> [SET PROBLEM]:
Nothing outside the stretch should be returned: give exactly the lines from the line containing "Keep writing the" through the line containing "sections, pairs, tag_tape)", including both.

> [TASK DATA]:
--
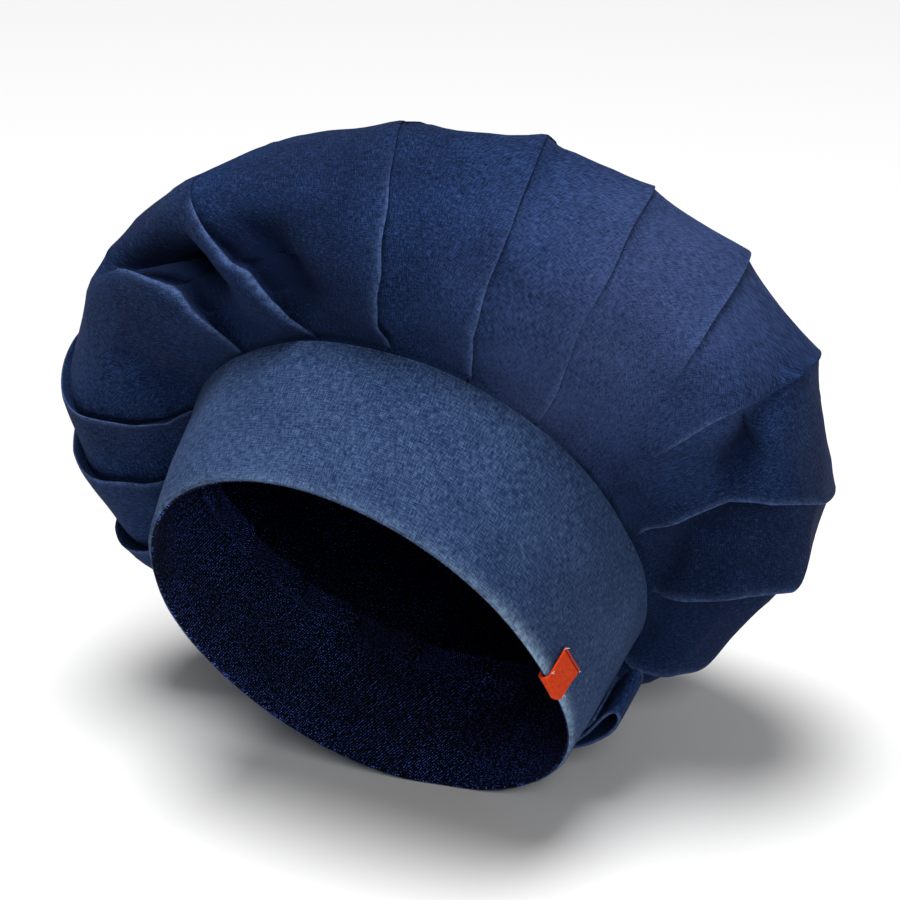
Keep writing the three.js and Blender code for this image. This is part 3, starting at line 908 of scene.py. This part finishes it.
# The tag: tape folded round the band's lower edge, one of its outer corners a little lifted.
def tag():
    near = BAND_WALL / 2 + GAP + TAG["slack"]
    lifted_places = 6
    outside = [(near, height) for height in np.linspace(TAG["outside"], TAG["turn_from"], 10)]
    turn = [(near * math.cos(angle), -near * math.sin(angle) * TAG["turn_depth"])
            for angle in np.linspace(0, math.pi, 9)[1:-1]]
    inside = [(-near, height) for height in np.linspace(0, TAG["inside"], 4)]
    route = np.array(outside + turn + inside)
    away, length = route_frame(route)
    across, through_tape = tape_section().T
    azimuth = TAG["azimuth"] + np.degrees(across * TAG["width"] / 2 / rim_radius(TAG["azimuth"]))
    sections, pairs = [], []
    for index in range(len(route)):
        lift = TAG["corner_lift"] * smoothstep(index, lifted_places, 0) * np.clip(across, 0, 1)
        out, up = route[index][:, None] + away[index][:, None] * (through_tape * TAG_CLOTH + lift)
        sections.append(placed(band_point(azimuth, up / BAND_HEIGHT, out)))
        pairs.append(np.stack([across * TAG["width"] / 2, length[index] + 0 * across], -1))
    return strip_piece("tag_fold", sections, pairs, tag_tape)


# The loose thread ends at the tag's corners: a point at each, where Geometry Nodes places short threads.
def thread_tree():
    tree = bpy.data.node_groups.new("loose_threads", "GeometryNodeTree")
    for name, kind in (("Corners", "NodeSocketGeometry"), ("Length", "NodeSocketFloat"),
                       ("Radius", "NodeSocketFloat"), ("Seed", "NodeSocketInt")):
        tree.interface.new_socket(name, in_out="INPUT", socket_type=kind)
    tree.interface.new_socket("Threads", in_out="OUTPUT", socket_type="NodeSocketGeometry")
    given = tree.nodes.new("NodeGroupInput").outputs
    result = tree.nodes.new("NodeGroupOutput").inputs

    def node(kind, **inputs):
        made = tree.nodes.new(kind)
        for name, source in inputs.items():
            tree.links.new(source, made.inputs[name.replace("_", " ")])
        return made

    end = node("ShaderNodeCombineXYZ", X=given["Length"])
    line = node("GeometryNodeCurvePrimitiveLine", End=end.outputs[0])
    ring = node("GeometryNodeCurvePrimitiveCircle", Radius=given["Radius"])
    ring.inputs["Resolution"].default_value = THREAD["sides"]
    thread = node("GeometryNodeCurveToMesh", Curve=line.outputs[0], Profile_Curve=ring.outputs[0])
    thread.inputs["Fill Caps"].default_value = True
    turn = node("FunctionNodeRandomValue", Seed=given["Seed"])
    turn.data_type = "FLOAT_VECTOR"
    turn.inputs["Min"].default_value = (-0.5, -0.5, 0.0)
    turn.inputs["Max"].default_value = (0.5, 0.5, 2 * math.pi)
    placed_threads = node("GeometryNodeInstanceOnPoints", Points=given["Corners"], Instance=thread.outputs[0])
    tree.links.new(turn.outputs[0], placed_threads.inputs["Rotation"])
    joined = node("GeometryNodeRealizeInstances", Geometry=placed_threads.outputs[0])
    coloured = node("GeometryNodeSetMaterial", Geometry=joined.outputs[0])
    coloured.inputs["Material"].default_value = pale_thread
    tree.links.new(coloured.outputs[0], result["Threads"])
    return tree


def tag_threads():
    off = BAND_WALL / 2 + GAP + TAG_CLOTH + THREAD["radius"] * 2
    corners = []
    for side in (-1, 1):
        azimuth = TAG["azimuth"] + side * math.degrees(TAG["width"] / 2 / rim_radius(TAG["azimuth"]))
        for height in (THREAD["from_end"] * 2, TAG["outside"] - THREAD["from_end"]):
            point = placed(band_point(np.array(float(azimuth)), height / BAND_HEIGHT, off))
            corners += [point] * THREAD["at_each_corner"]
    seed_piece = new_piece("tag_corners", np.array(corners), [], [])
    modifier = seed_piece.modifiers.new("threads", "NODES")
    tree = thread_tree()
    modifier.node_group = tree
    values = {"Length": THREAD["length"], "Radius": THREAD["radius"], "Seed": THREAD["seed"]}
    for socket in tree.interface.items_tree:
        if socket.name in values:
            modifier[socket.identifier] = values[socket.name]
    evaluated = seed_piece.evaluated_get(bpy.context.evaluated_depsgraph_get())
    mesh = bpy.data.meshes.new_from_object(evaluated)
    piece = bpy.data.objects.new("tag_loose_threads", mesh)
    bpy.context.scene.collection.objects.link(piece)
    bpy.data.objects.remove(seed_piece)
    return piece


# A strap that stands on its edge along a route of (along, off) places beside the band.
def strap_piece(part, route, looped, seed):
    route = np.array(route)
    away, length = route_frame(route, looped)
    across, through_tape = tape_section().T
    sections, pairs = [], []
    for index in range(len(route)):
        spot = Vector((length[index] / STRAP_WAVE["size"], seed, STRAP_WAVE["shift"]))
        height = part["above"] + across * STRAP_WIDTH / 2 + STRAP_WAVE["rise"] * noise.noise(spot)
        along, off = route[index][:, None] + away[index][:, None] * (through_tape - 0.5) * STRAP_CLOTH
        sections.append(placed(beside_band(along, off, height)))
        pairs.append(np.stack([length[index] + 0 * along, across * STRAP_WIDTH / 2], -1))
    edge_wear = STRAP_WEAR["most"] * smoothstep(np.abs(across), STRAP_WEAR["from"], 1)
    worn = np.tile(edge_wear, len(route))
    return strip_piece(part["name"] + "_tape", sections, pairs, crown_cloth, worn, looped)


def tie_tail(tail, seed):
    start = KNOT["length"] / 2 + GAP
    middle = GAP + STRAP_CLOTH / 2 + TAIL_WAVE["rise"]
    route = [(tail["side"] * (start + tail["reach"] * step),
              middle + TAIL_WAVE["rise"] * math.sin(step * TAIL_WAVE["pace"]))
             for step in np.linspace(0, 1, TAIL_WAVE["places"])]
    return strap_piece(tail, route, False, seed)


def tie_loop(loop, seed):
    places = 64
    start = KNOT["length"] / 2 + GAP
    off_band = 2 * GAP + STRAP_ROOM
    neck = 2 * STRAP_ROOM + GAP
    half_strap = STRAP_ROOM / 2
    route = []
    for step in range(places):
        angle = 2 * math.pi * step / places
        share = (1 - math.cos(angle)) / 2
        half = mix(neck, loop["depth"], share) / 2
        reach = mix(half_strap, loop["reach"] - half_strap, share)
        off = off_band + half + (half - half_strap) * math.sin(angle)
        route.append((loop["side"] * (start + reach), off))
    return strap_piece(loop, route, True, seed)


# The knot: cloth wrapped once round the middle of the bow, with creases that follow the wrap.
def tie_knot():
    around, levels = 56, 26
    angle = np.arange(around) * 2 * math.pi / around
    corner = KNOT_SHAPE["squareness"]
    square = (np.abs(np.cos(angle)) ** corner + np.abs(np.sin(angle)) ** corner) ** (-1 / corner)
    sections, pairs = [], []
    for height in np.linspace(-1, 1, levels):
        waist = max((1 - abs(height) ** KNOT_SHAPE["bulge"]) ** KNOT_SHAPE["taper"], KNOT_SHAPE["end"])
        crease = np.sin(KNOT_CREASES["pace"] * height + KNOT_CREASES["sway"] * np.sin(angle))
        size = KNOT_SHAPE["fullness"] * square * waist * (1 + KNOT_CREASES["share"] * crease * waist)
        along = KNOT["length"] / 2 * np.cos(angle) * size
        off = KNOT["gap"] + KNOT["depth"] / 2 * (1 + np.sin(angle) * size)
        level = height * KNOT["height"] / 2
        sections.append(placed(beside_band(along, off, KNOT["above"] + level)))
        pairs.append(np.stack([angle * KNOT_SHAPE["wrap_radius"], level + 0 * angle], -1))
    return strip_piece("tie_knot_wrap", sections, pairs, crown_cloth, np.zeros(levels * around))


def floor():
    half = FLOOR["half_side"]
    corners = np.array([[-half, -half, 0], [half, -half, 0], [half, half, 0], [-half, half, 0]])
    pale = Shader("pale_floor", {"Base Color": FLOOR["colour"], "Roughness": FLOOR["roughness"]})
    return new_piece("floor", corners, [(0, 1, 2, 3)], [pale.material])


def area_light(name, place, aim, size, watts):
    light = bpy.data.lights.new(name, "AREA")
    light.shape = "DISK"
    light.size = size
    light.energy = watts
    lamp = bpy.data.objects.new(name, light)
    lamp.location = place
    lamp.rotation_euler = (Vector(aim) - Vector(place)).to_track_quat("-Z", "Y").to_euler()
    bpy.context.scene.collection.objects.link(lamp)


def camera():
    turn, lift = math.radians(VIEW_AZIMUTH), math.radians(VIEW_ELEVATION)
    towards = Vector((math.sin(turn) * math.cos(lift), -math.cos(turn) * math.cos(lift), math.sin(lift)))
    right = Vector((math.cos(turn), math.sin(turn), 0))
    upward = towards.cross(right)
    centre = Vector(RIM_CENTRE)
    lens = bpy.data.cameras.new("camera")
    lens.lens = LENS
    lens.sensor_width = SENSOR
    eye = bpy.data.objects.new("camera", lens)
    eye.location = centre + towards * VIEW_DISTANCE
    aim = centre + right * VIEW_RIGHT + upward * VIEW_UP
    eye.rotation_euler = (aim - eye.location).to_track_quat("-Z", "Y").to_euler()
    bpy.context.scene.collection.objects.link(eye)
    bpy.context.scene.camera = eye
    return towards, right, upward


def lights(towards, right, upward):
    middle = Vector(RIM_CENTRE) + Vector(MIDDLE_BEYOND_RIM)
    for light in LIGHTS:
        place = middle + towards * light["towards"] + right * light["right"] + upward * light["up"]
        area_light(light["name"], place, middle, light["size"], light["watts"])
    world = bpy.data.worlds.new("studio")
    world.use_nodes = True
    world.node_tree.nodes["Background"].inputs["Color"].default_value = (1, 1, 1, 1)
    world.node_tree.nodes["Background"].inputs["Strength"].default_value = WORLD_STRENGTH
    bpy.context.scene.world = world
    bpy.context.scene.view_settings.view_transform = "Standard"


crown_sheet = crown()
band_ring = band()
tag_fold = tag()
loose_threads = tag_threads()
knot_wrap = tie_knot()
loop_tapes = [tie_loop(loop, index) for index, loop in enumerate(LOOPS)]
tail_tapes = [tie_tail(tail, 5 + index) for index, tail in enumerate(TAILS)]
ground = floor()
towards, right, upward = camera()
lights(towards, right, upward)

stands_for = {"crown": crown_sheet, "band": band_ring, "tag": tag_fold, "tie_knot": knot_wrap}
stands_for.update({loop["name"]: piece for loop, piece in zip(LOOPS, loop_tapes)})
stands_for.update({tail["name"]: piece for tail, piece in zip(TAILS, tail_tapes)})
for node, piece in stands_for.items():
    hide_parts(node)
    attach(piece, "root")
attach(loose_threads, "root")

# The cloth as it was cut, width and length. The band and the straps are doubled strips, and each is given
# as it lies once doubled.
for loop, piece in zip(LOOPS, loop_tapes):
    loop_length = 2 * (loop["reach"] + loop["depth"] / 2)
--
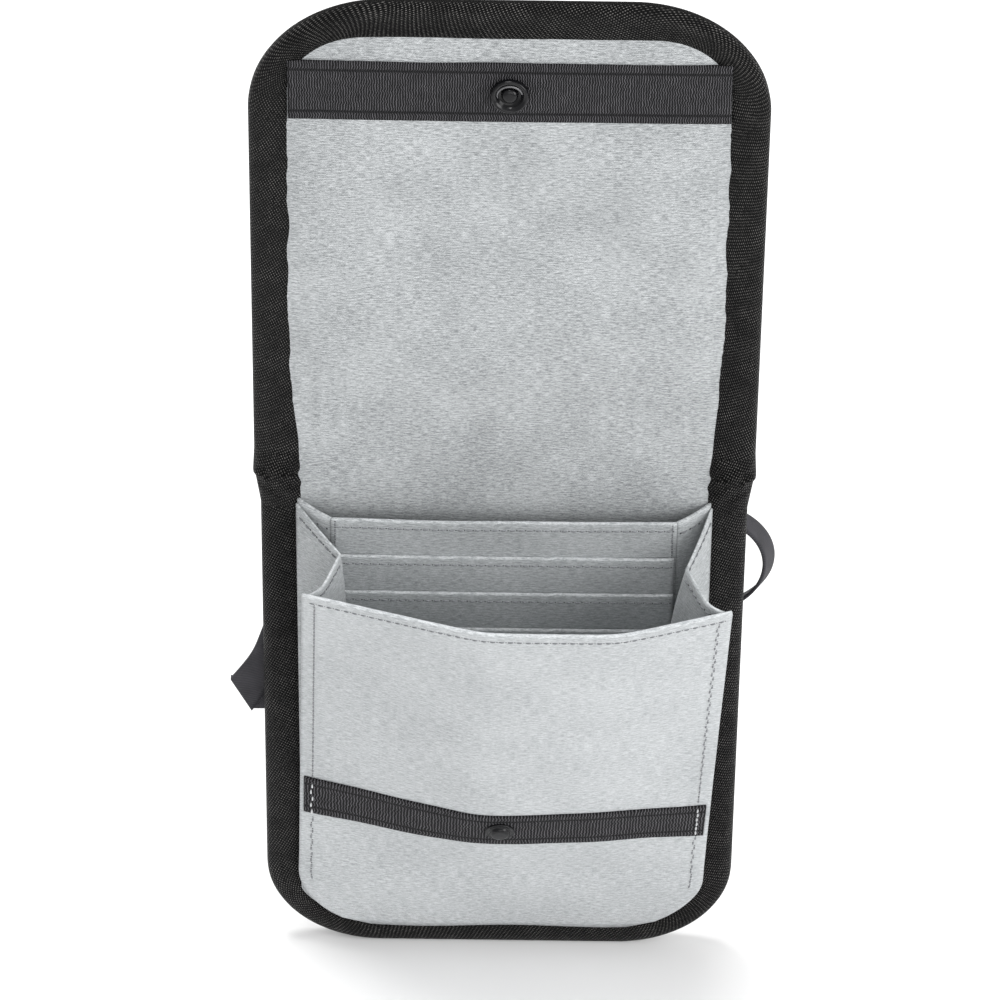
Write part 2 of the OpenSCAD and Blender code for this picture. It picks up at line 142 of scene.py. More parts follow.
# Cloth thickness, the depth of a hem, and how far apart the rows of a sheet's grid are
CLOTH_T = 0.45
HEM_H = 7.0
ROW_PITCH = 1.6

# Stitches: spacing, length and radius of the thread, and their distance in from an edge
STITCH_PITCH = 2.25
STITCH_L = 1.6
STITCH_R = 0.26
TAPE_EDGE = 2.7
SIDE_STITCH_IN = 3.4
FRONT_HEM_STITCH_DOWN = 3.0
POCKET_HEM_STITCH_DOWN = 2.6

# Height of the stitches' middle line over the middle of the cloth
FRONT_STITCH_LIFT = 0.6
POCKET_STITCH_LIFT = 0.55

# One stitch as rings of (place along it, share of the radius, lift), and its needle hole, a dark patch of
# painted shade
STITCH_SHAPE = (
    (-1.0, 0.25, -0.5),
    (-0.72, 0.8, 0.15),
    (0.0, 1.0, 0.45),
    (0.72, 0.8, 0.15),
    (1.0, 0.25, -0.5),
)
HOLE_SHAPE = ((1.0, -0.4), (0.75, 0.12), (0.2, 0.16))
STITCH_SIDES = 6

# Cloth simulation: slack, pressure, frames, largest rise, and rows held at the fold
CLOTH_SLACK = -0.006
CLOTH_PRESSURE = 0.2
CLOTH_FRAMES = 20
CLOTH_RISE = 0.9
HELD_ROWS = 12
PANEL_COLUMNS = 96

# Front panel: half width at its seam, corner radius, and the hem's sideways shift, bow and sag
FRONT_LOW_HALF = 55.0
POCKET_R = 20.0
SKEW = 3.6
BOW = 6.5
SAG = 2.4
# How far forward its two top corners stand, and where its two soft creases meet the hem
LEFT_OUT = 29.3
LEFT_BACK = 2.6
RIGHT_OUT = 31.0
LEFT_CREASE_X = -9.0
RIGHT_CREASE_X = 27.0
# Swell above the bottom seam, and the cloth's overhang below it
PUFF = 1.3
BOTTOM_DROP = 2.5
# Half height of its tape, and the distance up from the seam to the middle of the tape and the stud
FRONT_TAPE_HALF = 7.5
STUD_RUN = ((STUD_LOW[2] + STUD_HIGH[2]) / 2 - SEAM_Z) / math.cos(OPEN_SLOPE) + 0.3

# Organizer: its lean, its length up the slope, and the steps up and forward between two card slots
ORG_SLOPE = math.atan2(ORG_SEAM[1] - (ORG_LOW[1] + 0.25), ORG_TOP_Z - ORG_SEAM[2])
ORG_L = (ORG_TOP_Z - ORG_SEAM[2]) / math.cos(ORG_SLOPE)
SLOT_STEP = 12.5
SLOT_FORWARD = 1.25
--
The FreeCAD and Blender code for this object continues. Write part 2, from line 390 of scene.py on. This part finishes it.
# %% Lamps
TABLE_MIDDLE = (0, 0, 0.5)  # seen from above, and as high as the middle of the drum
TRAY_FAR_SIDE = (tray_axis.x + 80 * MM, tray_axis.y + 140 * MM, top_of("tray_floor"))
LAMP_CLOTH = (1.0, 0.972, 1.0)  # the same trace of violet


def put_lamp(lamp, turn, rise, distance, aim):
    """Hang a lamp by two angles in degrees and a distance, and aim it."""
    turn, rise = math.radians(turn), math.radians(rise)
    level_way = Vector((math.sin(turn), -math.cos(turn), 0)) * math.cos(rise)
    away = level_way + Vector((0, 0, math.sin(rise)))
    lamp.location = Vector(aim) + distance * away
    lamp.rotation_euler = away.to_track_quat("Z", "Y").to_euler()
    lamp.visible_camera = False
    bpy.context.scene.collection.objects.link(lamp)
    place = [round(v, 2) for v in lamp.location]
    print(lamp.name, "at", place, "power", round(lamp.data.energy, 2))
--
> [THE REPLY]:
Keep writing the three.js and Blender code for this image. This is part 3, starting at line 908 of scene.py. This part finishes it.
# The tag: tape folded round the band's lower edge, one of its outer corners a little lifted.
def tag():
    near = BAND_WALL / 2 + GAP + TAG["slack"]
    lifted_places = 6
    outside = [(near, height) for height in np.linspace(TAG["outside"], TAG["turn_from"], 10)]
    turn = [(near * math.cos(angle), -near * math.sin(angle) * TAG["turn_depth"])
            for angle in np.linspace(0, math.pi, 9)[1:-1]]
    inside = [(-near, height) for height in np.linspace(0, TAG["inside"], 4)]
    route = np.array(outside + turn + inside)
    away, length = route_frame(route)
    across, through_tape = tape_section().T
    azimuth = TAG["azimuth"] + np.degrees(across * TAG["width"] / 2 / rim_radius(TAG["azimuth"]))
    sections, pairs = [], []
    for index in range(len(route)):
        lift = TAG["corner_lift"] * smoothstep(index, lifted_places, 0) * np.clip(across, 0, 1)
        out, up = route[index][:, None] + away[index][:, None] * (through_tape * TAG_CLOTH + lift)
        sections.append(placed(band_point(azimuth, up / BAND_HEIGHT, out)))
        pairs.append(np.stack([across * TAG["width"] / 2, length[index] + 0 * across], -1))
    return strip_piece("tag_fold", sections, pairs, tag_tape)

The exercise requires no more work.